Truss no one

Director Sandra Goldbacher's unkept promise.

Minnie Driver spends much of The Governess clothed in what can only be described as a big black leather truss. Did I say truss? I meant dress—big black leather dress.


The Governess

directed by Sandra Goldbacher

starring Minnie Driver, Tom Wilkinson

now playing at Harvard Exit


Driver’s outfit, as you can see, puts the viewer in mind of sex. Her character, Rosina, is a wealthy young Hassidic Jew who, when her family falls on hard times, dons the name Mary Blackchurch—and the aforementioned garment—and heads off to the Isle of Skye to become a governess. Throughout her governatorial (I’m sure that’s wrong) stint, she wears the dress, which I find I can go no further without describing. It’s a tight black leather bodice with long black leather sleeves and then a full, yes, black leather skirt. Indoors, Rosina/Mary wears it with just her modesty for decoration. Outdoors, she wears it with—what else?—a big black leather coat.

Once she is ensconced in her job, she discovers that Cavendish (The Full Monty‘s Tom Wilkinson), the father of the house, is experimenting with photography. She takes time off from her charge, Clementina (played with aplomb by Fairy Tale‘s Florence Hoath), and helps the father in his studio. I think we all know where this is headed. The first day she works for him, he cinches her into a leather apron, wrapping the leather sash tightly around her wasp waist, tying it in a firm leather bow at the back.

I only linger in my description because director Sandra Goldbacher lingers so in her direction. It must mean something, all this leather. Or then again, maybe it doesn’t. The leather problem is emblematic of the larger problem with the film: While Goldbacher sets many an intriguing element spinning in its first half-hour, none of them comes to rest with any discernible meaning attached to them. Like the dress, the photographic experiments between governess and employer would seem to be embedded with some kind of symbology of power and sexuality. Or something. Unfortunately, about two-thirds of the way through the film, we discover that Goldbacher has no more idea about what this something is than we do.

Even more confusing than the film’s proliferation of weighty images with no attendant meaning is the simple problem of tone. For that first half-hour, Goldbacher’s direction seems to travel in lockstep with Minnie Driver’s goofy, yet intimidatingly witty, performance. This is the Minnie Driver who donned those big green plastic glasses in Good Will Hunting and still looked like a brain, the actress who seemed to fly through the air as she flung herself around her bedroom in Grosse Pointe Blank. She’s a quicksilver girl, a kind of witch of the cinema, a heroine who could cut you with just her raised eyebrow and you’d still come back for more. Rosina/Mary describes the green, Northern landscape of her new home to her sister with the kind of intelligent shorthand that marks the best of Goldbacher’s screenwriting: “Anodyne, hostile countryside.
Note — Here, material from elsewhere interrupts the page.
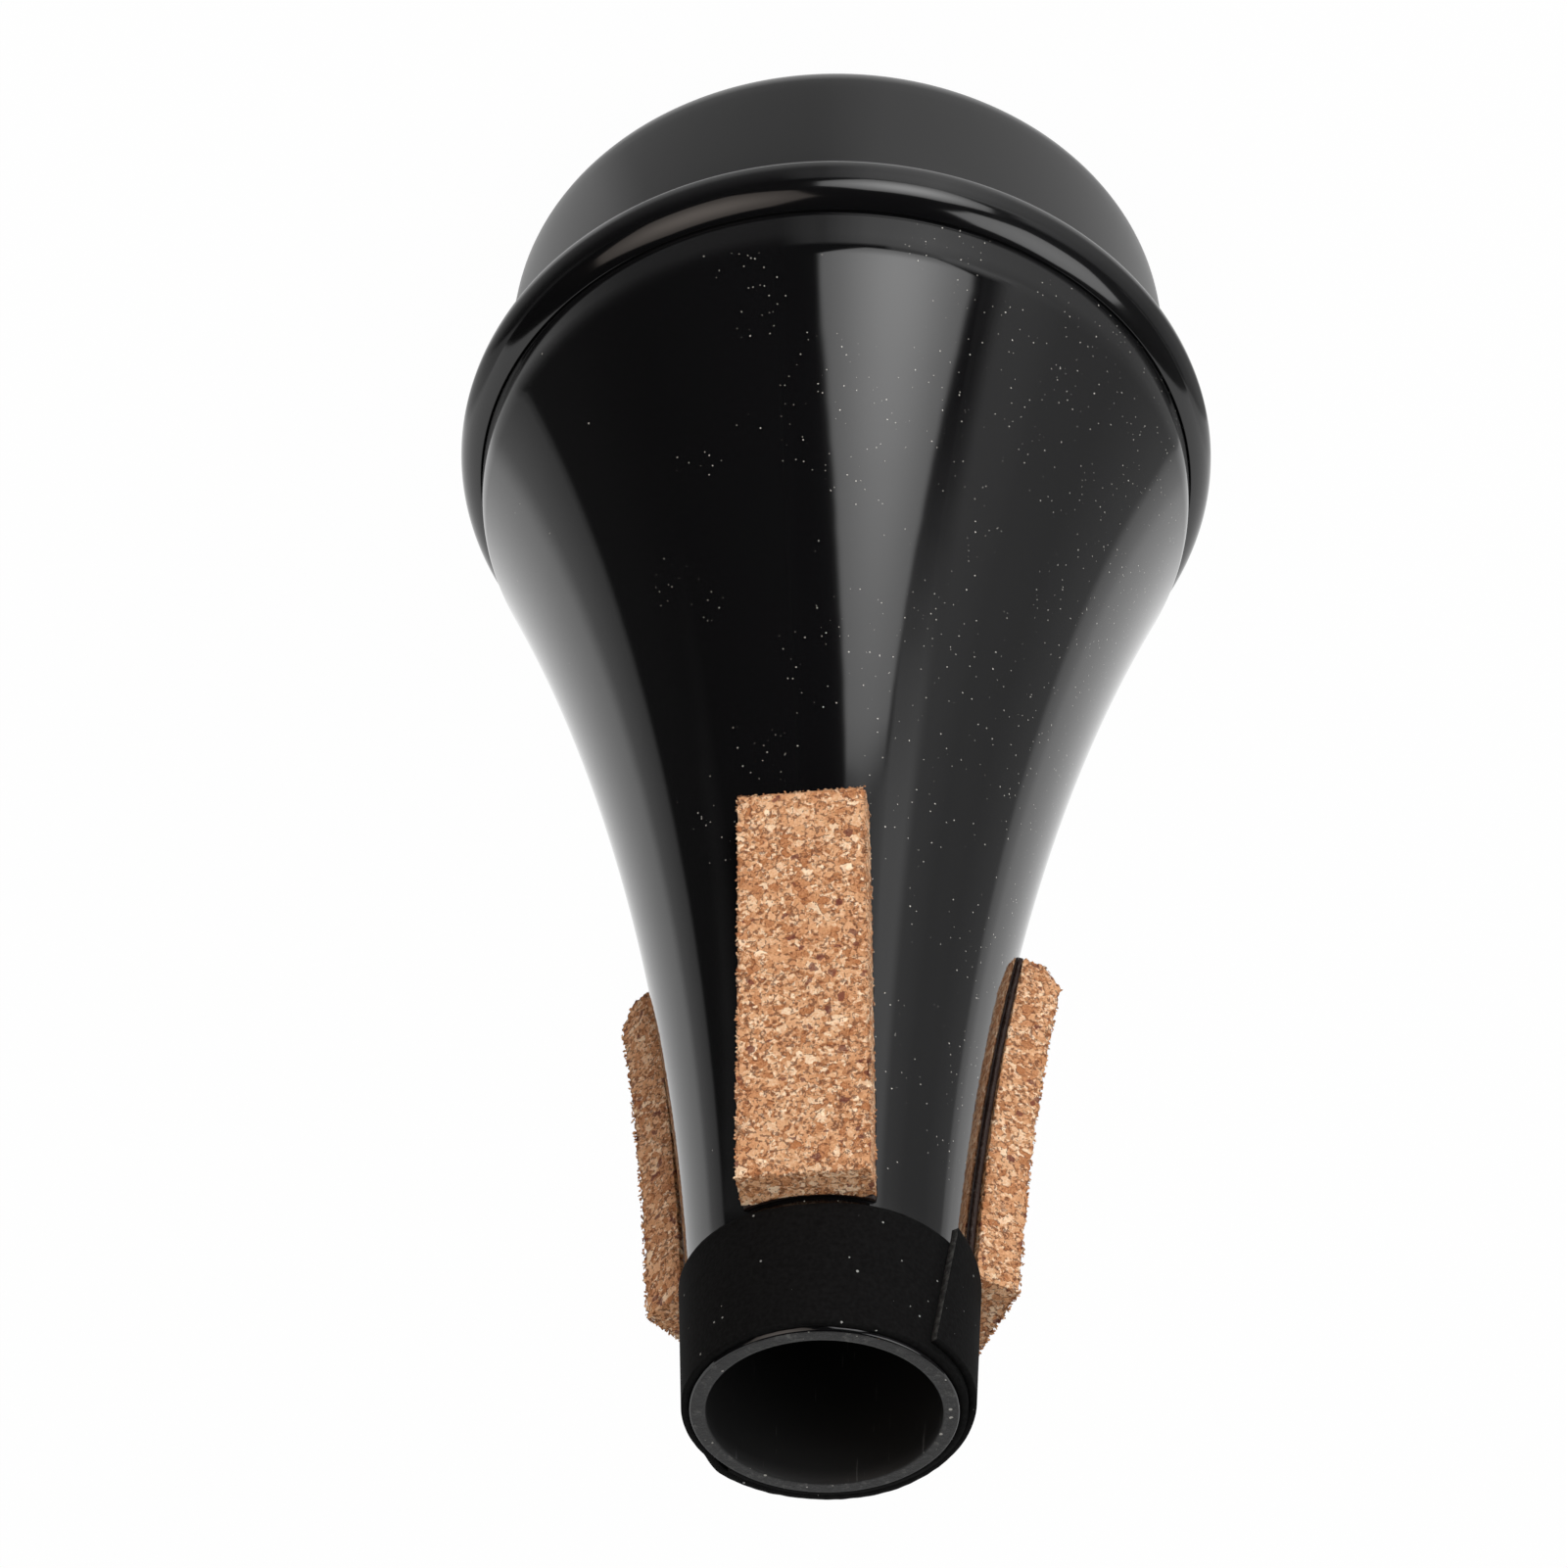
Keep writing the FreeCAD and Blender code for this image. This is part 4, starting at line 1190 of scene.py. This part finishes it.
def make_tape():
    """Rolls the flat grid up round the neck, gives it its thickness and marks its cut ends."""
    bm = bmesh.new()
    bmesh.ops.create_grid(bm, x_segments=TAPE_COLUMNS, y_segments=TAPE_ROWS, size=0.5)
    for vert in bm.verts:
        along = vert.co.x + 0.5
        up = vert.co.y + 0.5
        end = TAPE_TAIL_LOW + up * (TAPE_TAIL_HIGH - TAPE_TAIL_LOW)
        turn = TAPE_START + along * (end - TAPE_START)
        low = tape_low(turn)
        height = low + up * (tape_top(turn) - low)
        climb = min(1.0, max(0.0, (turn - TAPE_START - 360 + TAPE_RAMP) / TAPE_RAMP))
        radius = neck_at(height) + TAPE_THICKNESS * (climb * climb * (3 - 2 * climb)) + TAPE_CLEARANCE
        turn = math.radians(turn)
        vert.co = Vector((radius * math.cos(turn), radius * math.sin(turn), height))
    bmesh.ops.recalc_face_normals(bm, faces=bm.faces)
    if sum(f.normal.dot(Vector((f.calc_center_median().x, f.calc_center_median().y, 0))) for f in bm.faces) < 0:
        bmesh.ops.reverse_faces(bm, faces=bm.faces)
    bmesh.ops.solidify(bm, geom=bm.faces[:], thickness=-(TAPE_THICKNESS - TAPE_AIR))
    for face in bm.faces:
        middle = face.calc_center_median()
        outward = Vector((middle.x, middle.y, 0)).normalized()
        if abs(face.normal.dot(Vector((-outward.y, outward.x, 0)))) > 0.7:
            face.material_index = 1
    piece = finish_mesh(bm, "neck_tape", [cloth_tape(), cut_cloth()])
    stand_for(piece, "neck_wrap")


def cloth_tape():
    """Matt black cloth tape: hardly any shine, a faint grain, and white lint stuck to it."""
    material, tree, surface = new_material("black_cloth_tape")
    place = millimetres(tree)
    grain = add(tree, "ShaderNodeTexNoise", {"Vector": place, "Scale": 2.5, "Detail": 3.0})
    cloth = add(tree, "ShaderNodeValToRGB", {0: grain.outputs[0]}, stops=((0.3, "#080808"), (0.7, "#111111")))
    colour = blend(tree, specks(tree, place, 1.3, 0.15, 0.16), cloth.outputs[0], linear("#8d8d8a"))
    tree.links.new(colour, surface.inputs["Base Color"])
    surface.inputs["Roughness"].default_value = 0.9
    surface.inputs["Specular IOR Level"].default_value = 0.08
    relief = add(tree, "ShaderNodeBump", {"Height": grain.outputs[0], "Strength": 0.5, "Distance": 0.0001})
    tree.links.new(relief.outputs[0], surface.inputs["Normal"])
    return material


def cut_cloth():
    """The cut end of the tape, where the threads stand out pale."""
    material, tree, surface = new_material("cut_cloth_threads")
    place = millimetres(tree)
    threads = add(tree, "ShaderNodeTexNoise", {"Vector": place, "Scale": 2.2, "Detail": 4.0})
    greys = ((0.4, "#0e0e0e"), (0.66, "#363634"))
    cloth = add(tree, "ShaderNodeValToRGB", {0: threads.outputs[0]}, stops=greys)
    tree.links.new(cloth.outputs[0], surface.inputs["Base Color"])
    surface.inputs["Roughness"].default_value = 1.0
    return material


make_tape()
How I detest it. Isle of Skye. Sounds romantic. Gothic even.”

This gentle, self-reflexive send-up of the film’s gothic overtones is emphasized by the family that Rosina/Mary finds herself serving. The fine British stage actress Harriet Walter brings a wide-nostriled consumptive deliciousness to her role as the sexually repressed Mrs. Cavendish. The Cavendishs’ son Henry, played by pale-skinned, full-lipped Jonathan Rhys Meyers (looking like a member of the Verve), flings himself around in despair, having been sent down from Oxford for frequenting opium dens. And young Clementina has a sick imagination and a sharp, nonsensical wit that make her seem like a younger version of Rosina herself. In between her lessons, she flays her dolls and tells her how very naughty they’ve been. In a telling gesture, she names one doll after her governess: “Have you been naughty, Mary Blackchurch?” she asks the doll spankingly. “You will be punished. I’ll see you’ll never learn to polka.” (At least that’s what I heard.)

Once the sexy bits start, this off-kilter humor is abandoned for pure melodrama—the film suddenly stops sending up its gothicity and revels in it. Cavendish passionately adores Rosina/Mary till she dares to turn the camera back onto him. Then he abandons her cruelly. The Minnie we see now, clinging to her rejecting lover, reminds us not of the actress but of the strange celebrity we read about in the movie mags, obsessing over her breakups with Matt Damon and Foo Fighters drummer Taylor Hawkins. The movie has changed; we don’t recognize it anymore. And we don’t like what we see.

Along with the wit and the elusive charm of the film, the dress’s power is cast aside as well. The dress had promised us a disruptive view of sexuality; watching Minnie stride around the moors in her modern yet old-fashioned coat, we waited to see what new yet old forms of sex would be presented to us. Yet while the sex in this film is fairly explicit, it’s never very sexy or even very interesting. The dress floats outside the rest of the film, mysterious and alluring, an unkept promise, signifying what should have been.